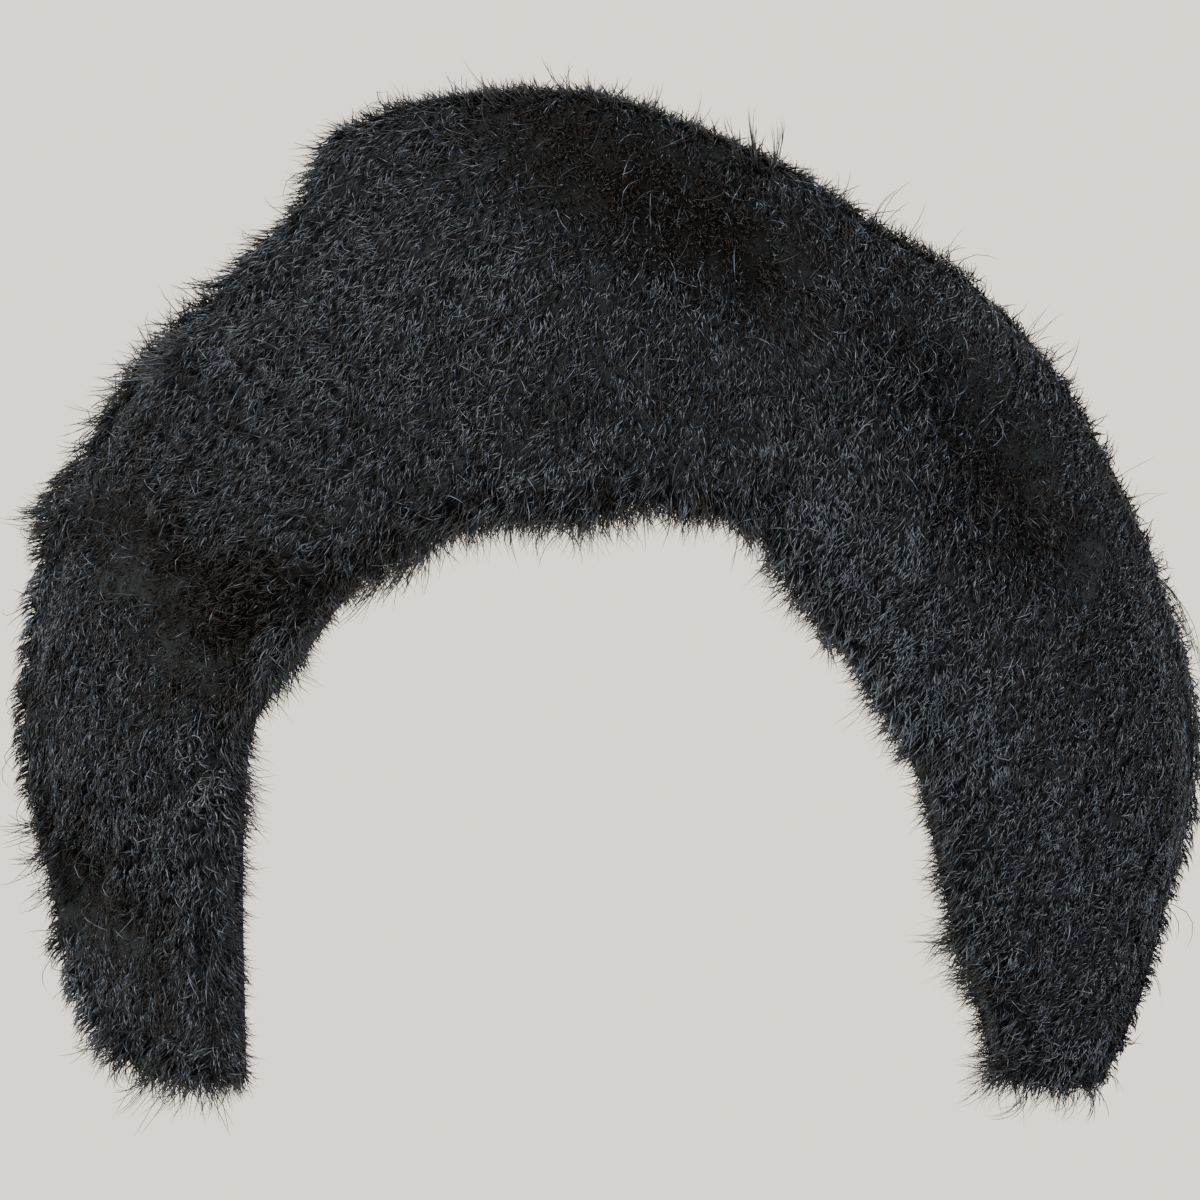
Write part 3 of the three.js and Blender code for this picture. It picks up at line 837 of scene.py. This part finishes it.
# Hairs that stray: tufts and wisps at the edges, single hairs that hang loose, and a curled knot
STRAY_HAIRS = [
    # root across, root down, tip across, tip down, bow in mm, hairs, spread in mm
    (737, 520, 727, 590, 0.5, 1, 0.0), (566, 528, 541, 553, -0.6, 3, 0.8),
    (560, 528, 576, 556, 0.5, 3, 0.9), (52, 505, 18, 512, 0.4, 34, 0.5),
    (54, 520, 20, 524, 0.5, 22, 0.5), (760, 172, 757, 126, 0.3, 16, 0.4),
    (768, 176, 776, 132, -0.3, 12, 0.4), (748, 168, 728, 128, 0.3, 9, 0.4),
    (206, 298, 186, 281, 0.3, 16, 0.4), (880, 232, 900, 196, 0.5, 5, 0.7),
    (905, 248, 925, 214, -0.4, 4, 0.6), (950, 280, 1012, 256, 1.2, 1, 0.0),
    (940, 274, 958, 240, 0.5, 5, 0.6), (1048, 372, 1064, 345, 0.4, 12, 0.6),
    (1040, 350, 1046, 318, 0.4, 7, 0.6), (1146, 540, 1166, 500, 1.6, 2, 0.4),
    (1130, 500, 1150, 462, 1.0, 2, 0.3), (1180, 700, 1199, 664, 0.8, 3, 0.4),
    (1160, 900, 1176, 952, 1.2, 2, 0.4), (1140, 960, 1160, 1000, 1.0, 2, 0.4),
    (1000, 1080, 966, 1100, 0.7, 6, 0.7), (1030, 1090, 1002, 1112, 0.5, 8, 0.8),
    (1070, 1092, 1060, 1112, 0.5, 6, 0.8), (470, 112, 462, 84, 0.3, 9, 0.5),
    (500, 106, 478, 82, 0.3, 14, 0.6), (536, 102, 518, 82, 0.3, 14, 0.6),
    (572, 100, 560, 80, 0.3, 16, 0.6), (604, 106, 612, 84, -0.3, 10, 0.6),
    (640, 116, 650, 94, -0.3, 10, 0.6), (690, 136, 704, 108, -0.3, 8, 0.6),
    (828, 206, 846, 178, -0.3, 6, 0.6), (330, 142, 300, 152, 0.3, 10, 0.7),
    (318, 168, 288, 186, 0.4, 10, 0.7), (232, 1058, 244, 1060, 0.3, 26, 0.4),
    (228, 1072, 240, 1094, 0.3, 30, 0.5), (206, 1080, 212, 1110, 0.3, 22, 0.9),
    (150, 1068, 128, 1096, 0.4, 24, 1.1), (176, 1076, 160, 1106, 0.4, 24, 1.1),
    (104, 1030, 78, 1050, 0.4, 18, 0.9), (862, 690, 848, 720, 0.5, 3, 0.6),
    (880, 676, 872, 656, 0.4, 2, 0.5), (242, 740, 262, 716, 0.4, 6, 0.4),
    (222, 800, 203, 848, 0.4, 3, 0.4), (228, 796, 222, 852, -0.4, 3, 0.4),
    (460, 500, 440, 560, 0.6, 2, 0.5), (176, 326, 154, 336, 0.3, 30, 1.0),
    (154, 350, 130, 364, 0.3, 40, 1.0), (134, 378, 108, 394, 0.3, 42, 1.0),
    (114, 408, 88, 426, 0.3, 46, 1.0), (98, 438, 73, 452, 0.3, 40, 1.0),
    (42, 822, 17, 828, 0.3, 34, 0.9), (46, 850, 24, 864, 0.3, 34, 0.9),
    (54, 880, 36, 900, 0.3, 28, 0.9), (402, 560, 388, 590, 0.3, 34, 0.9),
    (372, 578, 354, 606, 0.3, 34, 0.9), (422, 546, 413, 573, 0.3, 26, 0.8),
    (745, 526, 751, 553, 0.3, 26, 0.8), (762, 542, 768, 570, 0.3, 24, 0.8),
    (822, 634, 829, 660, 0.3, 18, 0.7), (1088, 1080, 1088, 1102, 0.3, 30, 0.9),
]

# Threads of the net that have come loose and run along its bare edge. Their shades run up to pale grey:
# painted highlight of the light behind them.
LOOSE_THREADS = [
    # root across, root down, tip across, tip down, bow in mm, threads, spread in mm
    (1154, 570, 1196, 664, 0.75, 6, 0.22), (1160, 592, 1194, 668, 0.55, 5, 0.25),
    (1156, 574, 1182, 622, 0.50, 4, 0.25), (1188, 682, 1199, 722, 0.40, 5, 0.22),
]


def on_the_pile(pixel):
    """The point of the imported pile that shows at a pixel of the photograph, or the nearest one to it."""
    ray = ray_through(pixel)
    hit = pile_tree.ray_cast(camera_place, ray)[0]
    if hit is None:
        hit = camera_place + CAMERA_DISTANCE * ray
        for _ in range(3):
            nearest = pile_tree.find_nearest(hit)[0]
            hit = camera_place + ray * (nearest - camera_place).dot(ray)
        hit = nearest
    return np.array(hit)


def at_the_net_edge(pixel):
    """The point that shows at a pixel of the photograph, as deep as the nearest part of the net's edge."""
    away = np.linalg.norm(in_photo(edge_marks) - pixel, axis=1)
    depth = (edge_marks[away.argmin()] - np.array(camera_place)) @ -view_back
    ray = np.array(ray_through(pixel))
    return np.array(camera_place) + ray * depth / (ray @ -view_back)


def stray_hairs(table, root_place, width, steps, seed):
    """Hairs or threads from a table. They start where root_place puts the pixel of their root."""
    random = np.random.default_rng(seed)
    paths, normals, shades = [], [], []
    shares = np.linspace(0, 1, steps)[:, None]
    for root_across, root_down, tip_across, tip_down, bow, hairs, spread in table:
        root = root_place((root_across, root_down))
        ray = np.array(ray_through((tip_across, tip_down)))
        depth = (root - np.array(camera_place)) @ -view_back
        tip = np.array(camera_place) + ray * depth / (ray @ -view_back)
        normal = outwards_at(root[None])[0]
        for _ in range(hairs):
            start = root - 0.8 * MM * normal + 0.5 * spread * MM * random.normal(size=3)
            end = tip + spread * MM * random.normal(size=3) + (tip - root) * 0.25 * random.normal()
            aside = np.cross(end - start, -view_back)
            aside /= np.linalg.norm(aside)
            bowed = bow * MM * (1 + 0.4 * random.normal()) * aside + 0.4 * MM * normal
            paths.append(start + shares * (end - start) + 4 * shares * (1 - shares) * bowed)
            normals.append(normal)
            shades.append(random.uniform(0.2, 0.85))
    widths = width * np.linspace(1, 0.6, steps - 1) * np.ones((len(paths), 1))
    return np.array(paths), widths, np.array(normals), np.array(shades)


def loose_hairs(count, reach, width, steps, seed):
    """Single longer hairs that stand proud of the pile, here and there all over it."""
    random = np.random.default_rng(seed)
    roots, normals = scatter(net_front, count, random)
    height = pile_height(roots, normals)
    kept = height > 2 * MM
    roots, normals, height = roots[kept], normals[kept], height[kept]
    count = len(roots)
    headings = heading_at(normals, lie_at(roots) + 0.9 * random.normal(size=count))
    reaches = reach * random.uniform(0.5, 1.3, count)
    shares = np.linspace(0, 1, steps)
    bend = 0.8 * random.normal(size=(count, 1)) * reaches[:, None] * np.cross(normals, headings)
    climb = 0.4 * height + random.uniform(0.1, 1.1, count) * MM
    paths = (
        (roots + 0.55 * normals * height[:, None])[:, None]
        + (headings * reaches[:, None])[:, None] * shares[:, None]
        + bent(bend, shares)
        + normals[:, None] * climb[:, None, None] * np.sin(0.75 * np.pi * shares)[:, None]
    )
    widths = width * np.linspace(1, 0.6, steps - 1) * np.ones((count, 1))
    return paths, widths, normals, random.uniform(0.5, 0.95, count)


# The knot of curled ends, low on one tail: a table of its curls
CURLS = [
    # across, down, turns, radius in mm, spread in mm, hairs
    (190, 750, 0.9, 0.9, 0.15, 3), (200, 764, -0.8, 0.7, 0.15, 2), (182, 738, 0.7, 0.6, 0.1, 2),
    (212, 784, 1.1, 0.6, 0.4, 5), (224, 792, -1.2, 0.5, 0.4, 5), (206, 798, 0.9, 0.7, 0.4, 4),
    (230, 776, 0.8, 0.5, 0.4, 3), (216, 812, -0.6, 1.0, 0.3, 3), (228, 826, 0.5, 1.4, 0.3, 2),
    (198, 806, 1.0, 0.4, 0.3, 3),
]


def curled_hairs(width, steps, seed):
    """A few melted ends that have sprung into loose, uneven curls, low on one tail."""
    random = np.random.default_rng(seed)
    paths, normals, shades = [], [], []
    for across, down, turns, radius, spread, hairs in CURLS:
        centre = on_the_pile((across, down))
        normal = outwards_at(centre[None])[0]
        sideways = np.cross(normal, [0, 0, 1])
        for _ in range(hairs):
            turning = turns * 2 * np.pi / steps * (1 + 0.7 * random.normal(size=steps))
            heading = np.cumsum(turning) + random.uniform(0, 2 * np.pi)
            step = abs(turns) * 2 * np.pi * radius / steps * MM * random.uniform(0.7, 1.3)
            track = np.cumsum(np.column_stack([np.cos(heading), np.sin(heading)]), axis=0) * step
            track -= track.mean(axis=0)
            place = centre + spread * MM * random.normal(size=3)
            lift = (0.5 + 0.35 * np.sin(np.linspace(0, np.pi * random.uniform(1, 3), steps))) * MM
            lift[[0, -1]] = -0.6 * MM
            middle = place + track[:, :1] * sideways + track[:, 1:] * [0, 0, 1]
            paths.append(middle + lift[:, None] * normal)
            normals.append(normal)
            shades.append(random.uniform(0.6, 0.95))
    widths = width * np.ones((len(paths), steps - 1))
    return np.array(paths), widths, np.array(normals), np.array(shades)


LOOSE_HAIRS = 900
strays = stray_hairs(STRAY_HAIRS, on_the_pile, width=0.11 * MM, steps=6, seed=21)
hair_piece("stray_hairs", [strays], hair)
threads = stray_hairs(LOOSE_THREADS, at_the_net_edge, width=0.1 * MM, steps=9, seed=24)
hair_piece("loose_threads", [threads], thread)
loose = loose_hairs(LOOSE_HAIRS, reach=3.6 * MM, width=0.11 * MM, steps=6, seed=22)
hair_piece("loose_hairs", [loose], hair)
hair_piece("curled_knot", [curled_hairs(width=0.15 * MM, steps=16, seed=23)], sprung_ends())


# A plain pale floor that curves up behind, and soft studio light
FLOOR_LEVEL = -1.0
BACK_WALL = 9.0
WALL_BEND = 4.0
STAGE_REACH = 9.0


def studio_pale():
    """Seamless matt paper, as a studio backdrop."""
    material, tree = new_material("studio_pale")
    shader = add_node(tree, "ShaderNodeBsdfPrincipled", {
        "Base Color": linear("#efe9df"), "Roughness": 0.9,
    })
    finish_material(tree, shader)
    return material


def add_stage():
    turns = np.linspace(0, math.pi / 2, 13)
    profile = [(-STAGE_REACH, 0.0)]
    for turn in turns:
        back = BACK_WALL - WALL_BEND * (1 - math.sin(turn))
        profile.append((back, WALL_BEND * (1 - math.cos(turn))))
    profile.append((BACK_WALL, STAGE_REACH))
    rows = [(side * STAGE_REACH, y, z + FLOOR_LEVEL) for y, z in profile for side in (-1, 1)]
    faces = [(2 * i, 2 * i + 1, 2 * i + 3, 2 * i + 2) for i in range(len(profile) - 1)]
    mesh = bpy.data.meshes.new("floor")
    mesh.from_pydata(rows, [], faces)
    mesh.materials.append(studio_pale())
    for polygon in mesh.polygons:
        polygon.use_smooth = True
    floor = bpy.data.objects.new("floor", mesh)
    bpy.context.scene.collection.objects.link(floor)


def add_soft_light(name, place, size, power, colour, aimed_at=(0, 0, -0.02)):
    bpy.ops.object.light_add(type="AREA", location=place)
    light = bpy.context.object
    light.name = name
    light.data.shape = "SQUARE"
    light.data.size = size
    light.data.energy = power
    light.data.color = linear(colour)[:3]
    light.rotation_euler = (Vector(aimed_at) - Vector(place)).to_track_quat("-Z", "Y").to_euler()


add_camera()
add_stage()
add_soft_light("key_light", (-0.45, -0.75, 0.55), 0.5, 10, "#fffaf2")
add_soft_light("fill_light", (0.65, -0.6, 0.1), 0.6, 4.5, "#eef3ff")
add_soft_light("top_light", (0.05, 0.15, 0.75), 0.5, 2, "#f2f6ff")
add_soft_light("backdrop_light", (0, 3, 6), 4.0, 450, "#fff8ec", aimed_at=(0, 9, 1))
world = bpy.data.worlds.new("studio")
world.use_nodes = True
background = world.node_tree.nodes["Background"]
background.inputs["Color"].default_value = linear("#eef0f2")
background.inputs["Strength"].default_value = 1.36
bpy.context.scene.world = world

::::::::::

** GOAL **
Gather every line from the listing above in which "part" appears, and copy those lines.

** EXERCISE ANSWER **
Write part 3 of the three.js and Blender code for this picture. It picks up at line 837 of scene.py. This part finishes it.
    """The point that shows at a pixel of the photograph, as deep as the nearest part of the net's edge."""